▶ **Given information**
----
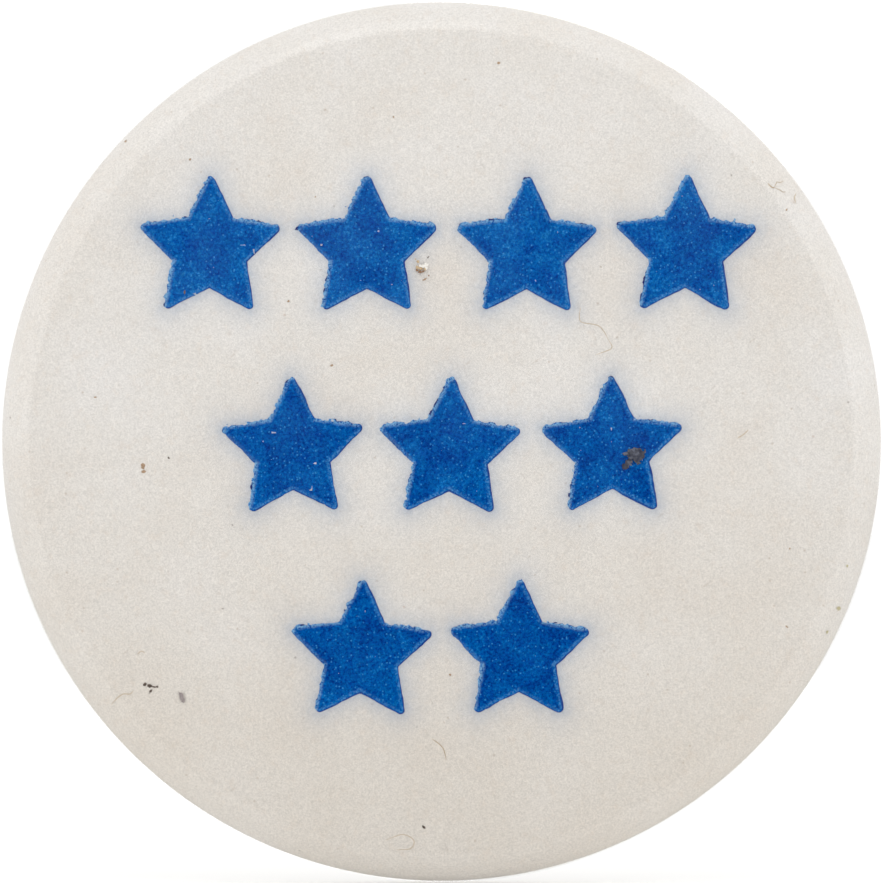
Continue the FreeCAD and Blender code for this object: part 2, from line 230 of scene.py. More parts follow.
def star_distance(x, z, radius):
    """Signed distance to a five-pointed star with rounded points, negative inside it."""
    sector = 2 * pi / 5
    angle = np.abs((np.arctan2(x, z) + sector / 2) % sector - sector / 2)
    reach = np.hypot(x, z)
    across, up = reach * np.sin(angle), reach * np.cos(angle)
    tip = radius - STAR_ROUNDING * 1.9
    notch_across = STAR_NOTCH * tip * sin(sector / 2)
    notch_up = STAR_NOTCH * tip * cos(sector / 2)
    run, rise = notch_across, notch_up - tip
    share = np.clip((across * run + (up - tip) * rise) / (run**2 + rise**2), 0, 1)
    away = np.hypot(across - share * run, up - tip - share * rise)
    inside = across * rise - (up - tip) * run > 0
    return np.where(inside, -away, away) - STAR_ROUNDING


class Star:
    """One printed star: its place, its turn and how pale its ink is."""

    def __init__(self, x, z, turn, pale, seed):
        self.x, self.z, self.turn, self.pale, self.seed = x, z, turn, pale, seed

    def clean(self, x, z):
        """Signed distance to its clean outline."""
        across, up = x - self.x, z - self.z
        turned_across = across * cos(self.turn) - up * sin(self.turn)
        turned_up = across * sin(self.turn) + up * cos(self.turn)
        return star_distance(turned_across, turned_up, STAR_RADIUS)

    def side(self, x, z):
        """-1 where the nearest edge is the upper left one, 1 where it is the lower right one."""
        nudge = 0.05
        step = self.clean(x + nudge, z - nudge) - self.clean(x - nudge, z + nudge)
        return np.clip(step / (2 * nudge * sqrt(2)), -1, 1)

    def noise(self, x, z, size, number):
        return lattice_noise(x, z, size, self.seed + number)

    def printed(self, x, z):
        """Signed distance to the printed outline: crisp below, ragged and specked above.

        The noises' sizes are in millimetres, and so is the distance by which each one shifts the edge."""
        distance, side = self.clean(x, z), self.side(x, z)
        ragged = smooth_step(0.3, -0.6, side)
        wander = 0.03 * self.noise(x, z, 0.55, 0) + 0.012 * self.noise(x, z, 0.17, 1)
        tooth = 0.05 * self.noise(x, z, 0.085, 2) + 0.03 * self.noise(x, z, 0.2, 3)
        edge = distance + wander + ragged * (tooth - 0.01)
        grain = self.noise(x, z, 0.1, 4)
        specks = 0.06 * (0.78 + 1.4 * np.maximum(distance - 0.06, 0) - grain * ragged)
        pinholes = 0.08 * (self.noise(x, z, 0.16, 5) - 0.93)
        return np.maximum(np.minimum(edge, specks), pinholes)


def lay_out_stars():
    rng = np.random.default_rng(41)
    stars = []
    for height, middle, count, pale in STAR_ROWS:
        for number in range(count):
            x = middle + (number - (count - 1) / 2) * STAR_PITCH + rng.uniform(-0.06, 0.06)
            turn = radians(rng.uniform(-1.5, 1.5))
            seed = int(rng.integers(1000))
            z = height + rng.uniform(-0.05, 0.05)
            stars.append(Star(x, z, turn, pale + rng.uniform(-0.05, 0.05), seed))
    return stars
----
▶ **Work to complete**
Set down the listing in full, keeping every word exactly as it is.

▶ **Written response**
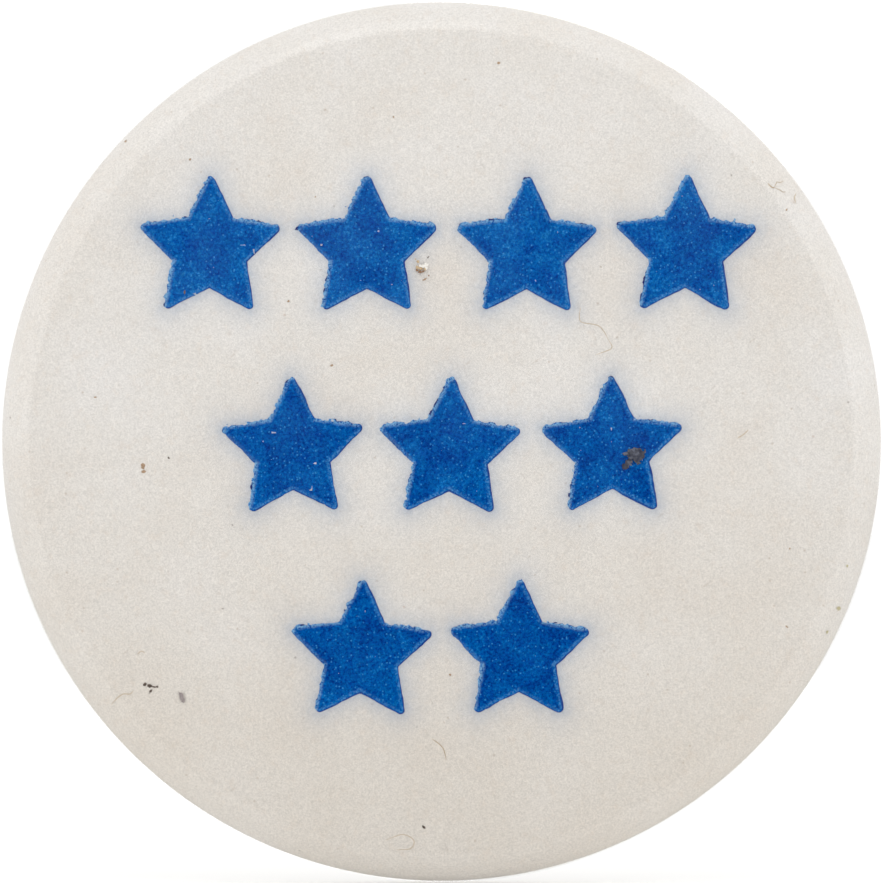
Continue the FreeCAD and Blender code for this object: part 2, from line 230 of scene.py. More parts follow.
def star_distance(x, z, radius):
    """Signed distance to a five-pointed star with rounded points, negative inside it."""
    sector = 2 * pi / 5
    angle = np.abs((np.arctan2(x, z) + sector / 2) % sector - sector / 2)
    reach = np.hypot(x, z)
    across, up = reach * np.sin(angle), reach * np.cos(angle)
    tip = radius - STAR_ROUNDING * 1.9
    notch_across = STAR_NOTCH * tip * sin(sector / 2)
    notch_up = STAR_NOTCH * tip * cos(sector / 2)
    run, rise = notch_across, notch_up - tip
    share = np.clip((across * run + (up - tip) * rise) / (run**2 + rise**2), 0, 1)
    away = np.hypot(across - share * run, up - tip - share * rise)
    inside = across * rise - (up - tip) * run > 0
    return np.where(inside, -away, away) - STAR_ROUNDING


class Star:
    """One printed star: its place, its turn and how pale its ink is."""

    def __init__(self, x, z, turn, pale, seed):
        self.x, self.z, self.turn, self.pale, self.seed = x, z, turn, pale, seed

    def clean(self, x, z):
        """Signed distance to its clean outline."""
        across, up = x - self.x, z - self.z
        turned_across = across * cos(self.turn) - up * sin(self.turn)
        turned_up = across * sin(self.turn) + up * cos(self.turn)
        return star_distance(turned_across, turned_up, STAR_RADIUS)

    def side(self, x, z):
        """-1 where the nearest edge is the upper left one, 1 where it is the lower right one."""
        nudge = 0.05
        step = self.clean(x + nudge, z - nudge) - self.clean(x - nudge, z + nudge)
        return np.clip(step / (2 * nudge * sqrt(2)), -1, 1)

    def noise(self, x, z, size, number):
        return lattice_noise(x, z, size, self.seed + number)

    def printed(self, x, z):
        """Signed distance to the printed outline: crisp below, ragged and specked above.

        The noises' sizes are in millimetres, and so is the distance by which each one shifts the edge."""
        distance, side = self.clean(x, z), self.side(x, z)
        ragged = smooth_step(0.3, -0.6, side)
        wander = 0.03 * self.noise(x, z, 0.55, 0) + 0.012 * self.noise(x, z, 0.17, 1)
        tooth = 0.05 * self.noise(x, z, 0.085, 2) + 0.03 * self.noise(x, z, 0.2, 3)
        edge = distance + wander + ragged * (tooth - 0.01)
        grain = self.noise(x, z, 0.1, 4)
        specks = 0.06 * (0.78 + 1.4 * np.maximum(distance - 0.06, 0) - grain * ragged)
        pinholes = 0.08 * (self.noise(x, z, 0.16, 5) - 0.93)
        return np.maximum(np.minimum(edge, specks), pinholes)


def lay_out_stars():
    rng = np.random.default_rng(41)
    stars = []
    for height, middle, count, pale in STAR_ROWS:
        for number in range(count):
            x = middle + (number - (count - 1) / 2) * STAR_PITCH + rng.uniform(-0.06, 0.06)
            turn = radians(rng.uniform(-1.5, 1.5))
            seed = int(rng.integers(1000))
            z = height + rng.uniform(-0.05, 0.05)
            stars.append(Star(x, z, turn, pale + rng.uniform(-0.05, 0.05), seed))
    return stars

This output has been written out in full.